Brazilian companies like Odebrecht and Camargo Correa may end up paying significant fines if Brazilian authorities enforce its own new anti-corruption law. The Anti-Bribery Law, which went into effect on January 29, 2014, includes fines that can go as high as 20 percent of the company’s annual gross revenues.

Odebrecht last year reported revenues of $43 billion. A fifth of that would translate into $8.6 billion. Camargo Correa's construction unit earned $2.3 billion last year, which means a 20 percent fine would reach $455 million. Additionally, several other firms are under investigation for paying bribes to Brazilian state oil producer Petrobras. They include Dutch offshore oil company SBM.

Even if the final fines may be smaller, the amounts will have to be significant in order not to undermine the credibility of the new anti-bribery law.

Petrobras itself may also be forced to pay fines, even though it is the alleged victim of the bribes.

President Dilma Rousseff stated Sunday that the scandal may change Brazil forever. "This may change the country forever," she said in Brisbane, Australia during a summit of the G20 Group of Nations, Reuters reported. "How? By ending impunity."

Brazilian authorities in March started a probe – dubbed Operation Car Wash – into money laundering. That investigation led to the arrest of Paulo Roberto Costa, former director of refining and supply at Petrobras, who subsequently told investigators about the widespread corruption at the oil giant.  The scheme involved skimming some $3.9 billion from Petrobras contracts and sharing the proceeds with corrupt officials and legislators.  On Friday, police arrested Petrobras’ engineering director Renato Duque and 17 other people linked to the scandal.

In addition to Brazil’s investigation of corruption at Petrobras, US authorities have also started a probe into possible violations of the Foreign Corrupt Practices Act (FCPA).

“It’s important to bear in mind that bribes would have been paid by Petrobras contractors not by Petrobras,” says Simon Strong, president of Tenacitas International. “The FCPA does not criminalize the acceptance of a bribe by a government official, but those who pay it.”

In addition to Camargo Correa and Odebrecht, other companies implicated in the scandal include Mendes Junior, OAS, UTC, Queiroz Galvao, Iesa Oil and Gas and Engevix. (Dalton dos Santos Avancini, chief executive of Camargo Correa's construction unit, turned himself in to police over the weekend).

And Brazil's comptroller general's office may sanction SBM Offshore after it reached a settlement with Dutch prosecutors for paying bribes in Brazil and other countries, Reuters reported last week.

The FCPA calls for a criminal fine of up to $2 million per violation, points out Thomas Fox, a Texas attorney specializing in FCPA issues.

Meanwhile, Petrobras has been forced to delay its third quarter report due to the corruption. Its earnings release is now nearly two months behind the third quarter report from Mexico’s state oil producer Pemex and six weeks behind the report from Colombia’s state oil producer Ecopetrol.

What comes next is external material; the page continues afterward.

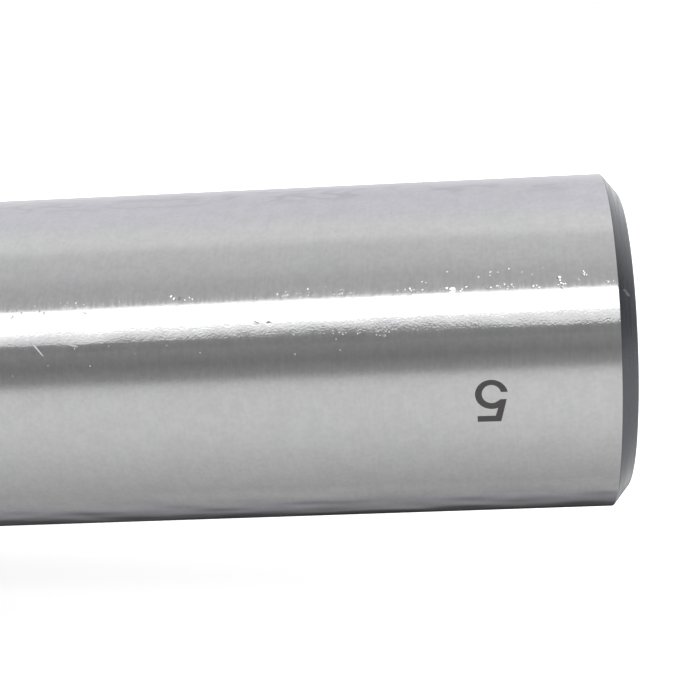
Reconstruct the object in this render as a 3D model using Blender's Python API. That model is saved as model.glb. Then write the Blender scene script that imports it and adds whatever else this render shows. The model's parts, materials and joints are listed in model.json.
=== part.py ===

Originally investors had expected that the third quarter earnings would be released on October 24. Then they were supposed to be released on November 14. But that day Petrobras announced that they would be released on December 12.

However, those results would be unaudited. According to a report in Brazilian newspaper Valor Economico today, accounting firm PricewaterhouseCoopers may have to wait up to a year before signing off on its audited report of third quarter results from Petrobras.

Petrobras -- one of the world’s top ten companies as late as six years ago – has seen its market value drop by $200 billion as a result of its poor track record, according to a Reuters report.  

“The economics are just so poor at Petrobras that we really have called it a scheme, not a stock,” Jim Chanos, the founder of Kynikos Associates, told Bloomberg TV last month. “They keep - these five-year plans that they keep revising…. Their gross cash flow is only covering half of their capital spending and capitalized interest, so they're not covering their dividend. And in fact they're having to borrow the shortfall, and they're borrowing more than $20 billion a year. This is an enormous, enormous sink hole from a financial point of view.”

The latest corruption scandal will not only hurt its market value further, but may even lead to Petrobras being stripped of its investment-grade credit rating, according to another report from Reuters.

“Investors are also concerned that the world's most-indebted major oil company risks a technical default on about $12 billion dollars in bonds if it doesn't report audited earnings by the end of the year,” the news agency says.

The corruption scandal comes after years of systematic meddling by the two past administrations, resulting in ever-weaker results both in terms of efficiency and finances.

The government has forced Petrobras to create jobs through the inefficient construction and operation of refineries, while keeping its income low through price caps on its gasoline sales. Instead of being run as a typical for-profit oil company, Petrobras has been used to further political goals.

Although Rousseff has sworn to fight the corruption at Petrobras and elsewhere, the scandal weakens her image as she was energy minister and Petrobras chairwoman when most of the violations took place.

“President Rousseff has a reputation for being tough on malfeasance but she is likely to find herself on the back foot as more revelations emerge,” Tenacitas International said in an analysis published in Latinvex recently.